Sunday, January 22, 2006

Fried

I am an egg. Cracked open, poured out, and fried.

This is the feeling of being a writer on a serious deadline.

Granted, the topic wasn't overly serious. In fact, it may have been the coolest assignment I'll ever get. I was covering a concert at a local high school featuring the University of Wisconsin Varsity Band, the beloved musicians of my alma mater. U-rah-rah, Wi-i-i-scooon-oooon-sin.

I went to the show for free. I enjoyed the music, even tapped my pen against my chin as I scribbled observations in my notebook (a red one, naturallly).

Then the work started. I had just walked in the door at 5:30 PM when the phone rang. It was my editor, wondering when I'd have the copy in for the story that was set to run in tomorrow's daily. (He'd told me the paper would need it "as soon as possible" after the show.)

"I'll be done in an hour," I said confidently. Then, slightly less confidently, I asked, "Will that be soon enough?" (What did I think I was going to do if he said no? Fly backward around the world like Superman to reverse the progress of time?)

"That's fine," he responded. "I just need to let the night editor know."

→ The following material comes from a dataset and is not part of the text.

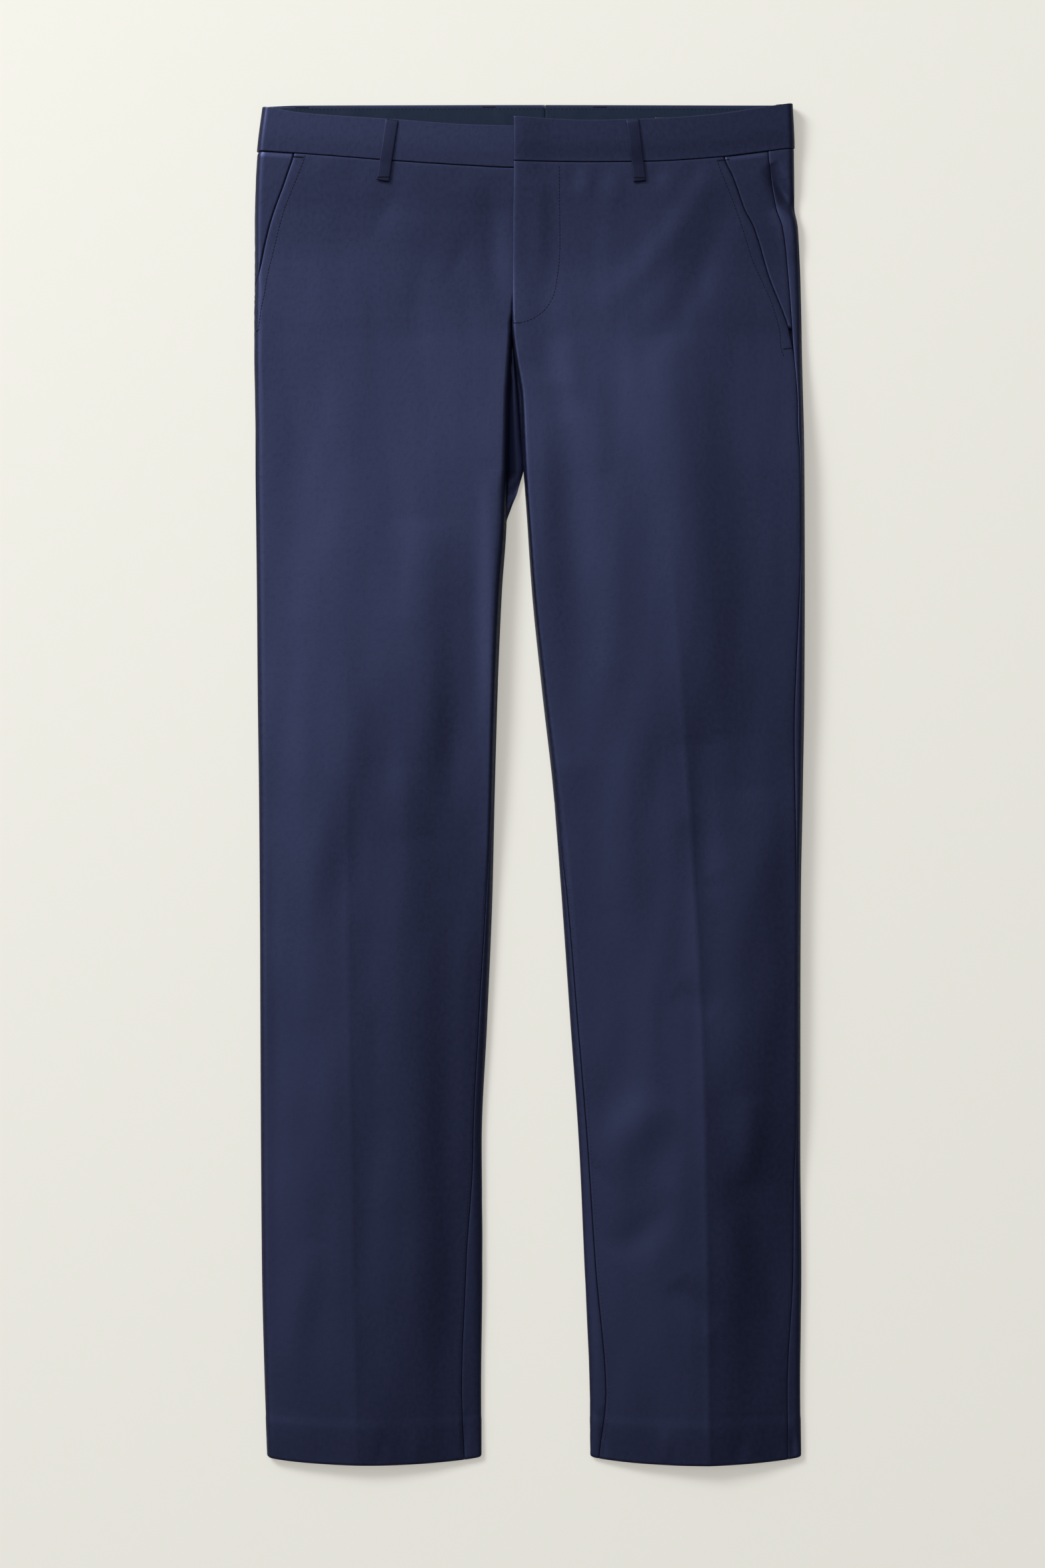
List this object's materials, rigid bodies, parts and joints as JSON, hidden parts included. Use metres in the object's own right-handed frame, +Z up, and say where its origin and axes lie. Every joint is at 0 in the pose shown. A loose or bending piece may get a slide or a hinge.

Let me say here that editors are very hard to read. It's not that they're mean or without emotion; I understand now that it's just that they're under CONSTANT PRESSURE, down to the very minute, to ensure they get their stuff together.

And tonight, their stuff was my stuff. Along with the piece for the daily, I had two assignments for the weekly regional paper, one a summary of the concert and the other a profile of a local kid who was playing in the band. Both were due by 10 PM.

The first was delivered at 7:30 PM. The second slid into home at 10:04 PM. (Darn email time stamps...)

And now I depart to deposit my yolky self between the cozy flannel sheets of my bed to sleep and dream of crashing cymbals and high-stepping marching band members tramping all over my computer keyboard.